Minor correction: East Bengal Regiment (EBR) had five battalions in East Pakistan.

Killings of disarmed EBR men, though disproportionate, was an act of revenge for mutiny by some of its units. Some EBR units were involved in atrocities against Punjabi officers. Brian Cloughley’s book quotes a journalist Salik who reported that 2nd EBR killed family members of Punjabi officers.

P. Rao
P. Rao
6 years ago

I was in college during the 1971 conflict between India and Pakistan. Brings back memories. What I read here is on par with my remembrance of things. Thanks for being coherent and factual.

6 years ago

Great work Omar.
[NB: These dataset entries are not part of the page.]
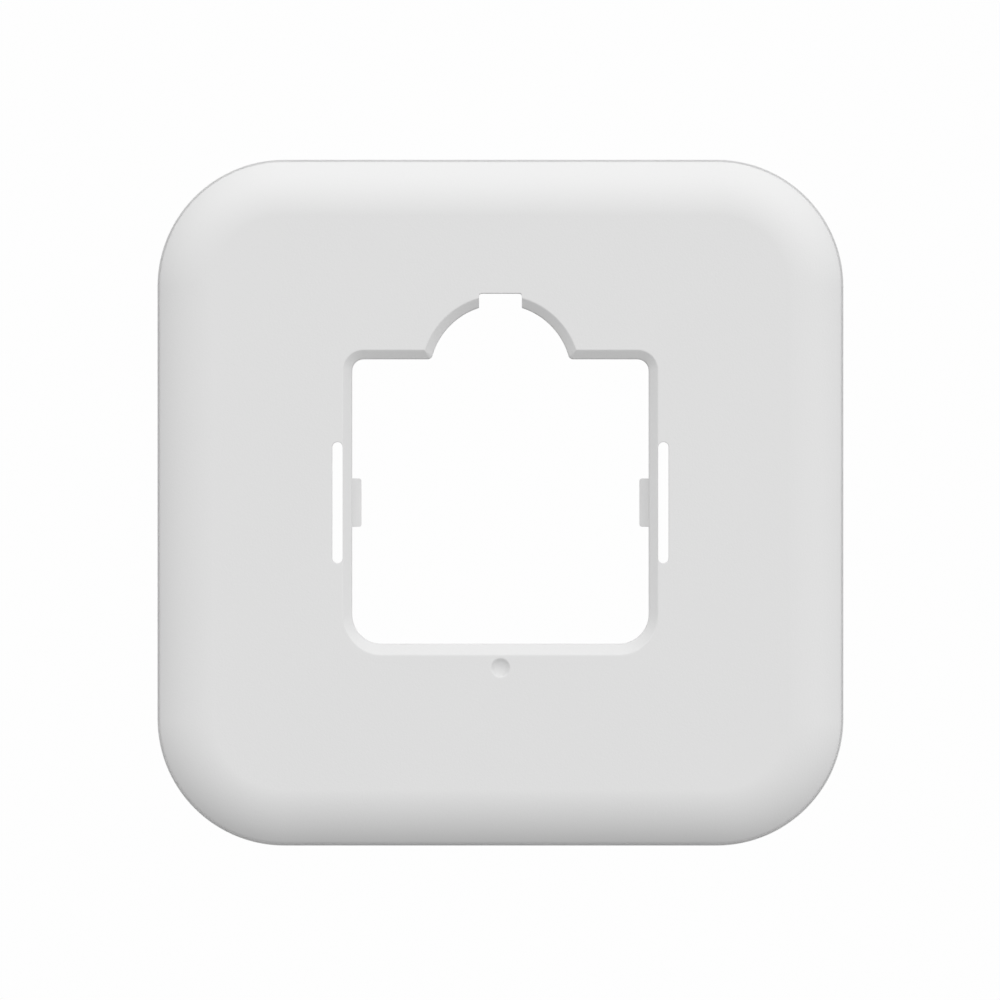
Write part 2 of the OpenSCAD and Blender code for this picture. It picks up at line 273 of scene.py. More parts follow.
# A soft dome that is brighter overhead, with an even white backdrop behind the object.
def makeStudio():
    world = bpy.data.worlds.new("studio")
    bpy.context.scene.world = world
    world.use_nodes = True
    nodes, links = world.node_tree.nodes, world.node_tree.links
    nodes.clear()
    place = nodes.new("ShaderNodeTexCoord")
    lean = nodes.new("ShaderNodeVectorMath")
    lean.operation = "DOT_PRODUCT"
    lean.inputs[1].default_value = studio["slope"]
    level = nodes.new("ShaderNodeMath")
    level.operation = "ADD"
    level.inputs[1].default_value = studio["ambient"]
    power = nodes.new("ShaderNodeMath")
    power.operation = "MULTIPLY"
    power.inputs[1].default_value = studio["strength"]
    split = nodes.new("ShaderNodeSeparateXYZ")
    flag = nodes.new("ShaderNodeValToRGB")
    near, far = studio["flagDepth"]
    fadeIn, fadeOut = studio["flagFade"]
    steps = ((0, 1), (near, 1), (near + fadeIn, studio["flagLevel"]), (far, studio["flagLevel"]),
             (far + fadeOut, studio["rearLevel"]))
    for index, (depth, shade) in enumerate(steps):
        if index < 2:
            stop = flag.color_ramp.elements[index]
            stop.position = depth
        else:
            stop = flag.color_ramp.elements.new(depth)
        stop.color = (shade, shade, shade, 1)
    dome = nodes.new("ShaderNodeBackground")
    links.new(place.outputs["Generated"], split.inputs["Vector"])
    links.new(split.outputs["Y"], flag.inputs["Fac"])
    links.new(flag.outputs["Color"], dome.inputs["Color"])
    backdrop = nodes.new("ShaderNodeBackground")
    backdrop.inputs["Color"].default_value = (1, 1, 1, 1)
    backdrop.inputs["Strength"].default_value = studio["backdrop"]
    seen = nodes.new("ShaderNodeLightPath")
    mix = nodes.new("ShaderNodeMixShader")
    out = nodes.new("ShaderNodeOutputWorld")
    links.new(place.outputs["Generated"], lean.inputs[0])
    links.new(lean.outputs["Value"], level.inputs[0])
    links.new(level.outputs["Value"], power.inputs[0])
    links.new(power.outputs["Value"], dome.inputs["Strength"])
    links.new(seen.outputs["Is Camera Ray"], mix.inputs["Fac"])
    links.new(dome.outputs["Background"], mix.inputs[1])
    links.new(backdrop.outputs["Background"], mix.inputs[2])
    links.new(mix.outputs["Shader"], out.inputs["Surface"])
    bpy.context.scene.view_settings.view_transform = "Standard"
    bpy.context.scene.view_settings.look = "None"


floorSheet = {"radius": 0.9, "below": 0.16, "tone": 0.9}


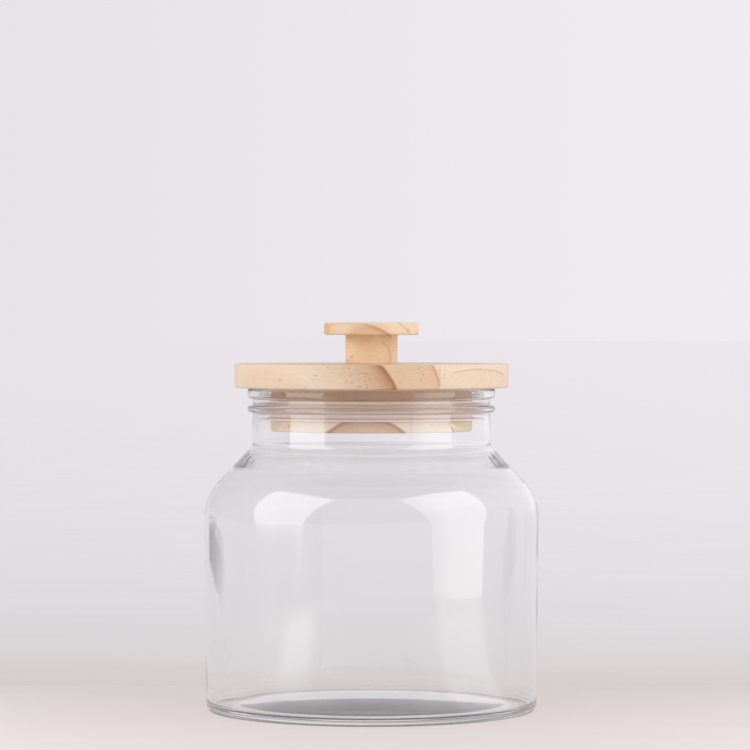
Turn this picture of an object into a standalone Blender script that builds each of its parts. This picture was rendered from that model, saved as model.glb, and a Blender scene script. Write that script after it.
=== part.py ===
# Glass storage jar with a wooden lid that lifts off.
# The glass is one turned body. The lid is a board of three glued staves, a plug with a silicone
# seal in its groove, and a turned knob held by a hidden screw.
# Metres, +Z up. The origin is the centre of the ring that the jar stands on, and the lid's pieces
# hang on an empty at the middle of the rim, on the line along which the lid lifts.

import math

import bmesh
import bpy
from mathutils import Vector

# Glass, outside
GLASS_HEIGHT = 0.1723
BODY_RADIUS = 0.0900
BASE_RADIUS = 0.0889
HEEL_ROUND = 0.0032
SHOULDER_ROUND = 0.0269
CONE_FROM_VERTICAL = math.radians(43)
NECK_RADIUS = 0.0640
NECK_HEIGHT = 0.0305
NECK_FOOT_ROUND = 0.0025

# Beads round the neck: the upper one is the rim
BEAD_OUT = 0.0027
BEAD_HEIGHT = 0.0040
BEAD_ROUND = 0.0018
BEAD_GAP = 0.0034
RIM_BEAD_HEIGHT = 0.0050
RIM_CREST_DROP = 0.0005
RIM_CREST_IN = 0.0010
RIM_ROUND = 0.0009
BEAD_ROOT_ROUND = 0.0004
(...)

Would you have an estimate of what percentage of Bengali deaths were Hindus?

I wonder if there is a case for a targeted elimination of Hindus in East Pakistan by the army, that goes beyond “teach them a lesson for siding with the enemy”. As you pointed out very well, all of Pakistan, Bangladesh and India have reasons to suppress any such effort.

Xerxes the Magian
6 years ago
Reply to  Rahul

Very good article by Omar and this hidden genocide of Hindu Bengalis is particularly striking..

6 years ago

Omar, do you have any recommendations for books on the liberation war / third Indopak war? I have access to Sarmila Bose’s Dead Reckoning, but I don’t want to start by reading a revisionist take.

Also, do you have any insight into the Pak Army strategy through 1971? Did they really think the best way to win over east Pakistanis, after having annulled an election, was to massacre Hindus? It seems ridiculous. Were they just irrational bigots?